Today's linguistics adventure: early uses of the word "blog".
I was back-browsing xkcd, as you do, and 1043 is this:
And given the...subsequent developments about Tumblr, I decided to make the equivalent graph today. I eventually found Google Trends, which I don't think is tracking exactly the same thing, but seems pretty compatible:
(And it's surprising to me, how long and how late Tumblr had more google searches than blog. I guess people stopped searching "blog" because everything was a blog?)
But before that I reached for ngram viewer, and got something interesting.
In this case, the interesting thing isn't the comparison; everything except blog is a visual flatline.
The interesting thing is, this search defaults to start from 1800. Why are there any hits at all? What's going on with that bump in the 1920s? (And a smaller one in the 1860s.)
Let's trim the ending of the series. We get this:
(Note this means that "blog" was more popular in the corpus in 1920 than in 2004, which seems rather improbable.)

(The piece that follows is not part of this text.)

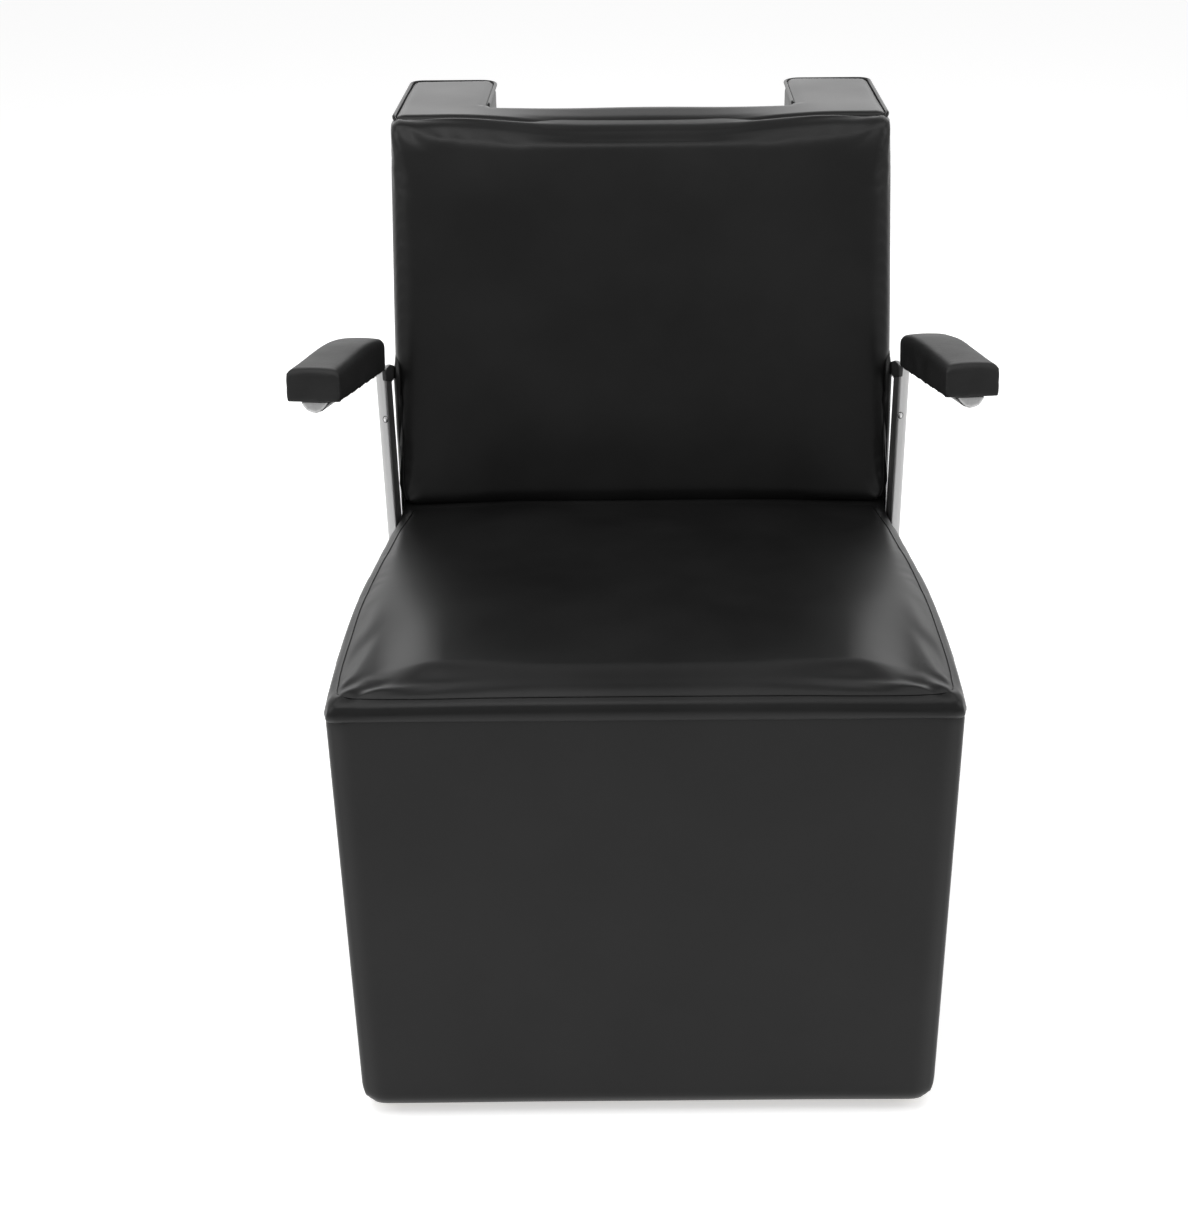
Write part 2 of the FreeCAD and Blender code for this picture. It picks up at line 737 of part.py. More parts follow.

Ngram viewer is drawing from the Google Books corpus, which is, you know, directly searchable. So I looked for hits for "blog" between 1900 and 1940. And the first valid-looking hit is from page 6 of that classic work of literature, Over-the-counter Brokers and Dealers Registered with the Securities and Exchange Commission as of January 31, 1936:
Ah. Problem solved?
Almost! But now I wanna know what those other two, earlier bumps, are. In 1822 there's an arithmetic book that has stuff like this:
and it does seem like there are a lot more hits like that; I don't know why they're localized to the 1800s though. I think all the early bumps might be from that, though.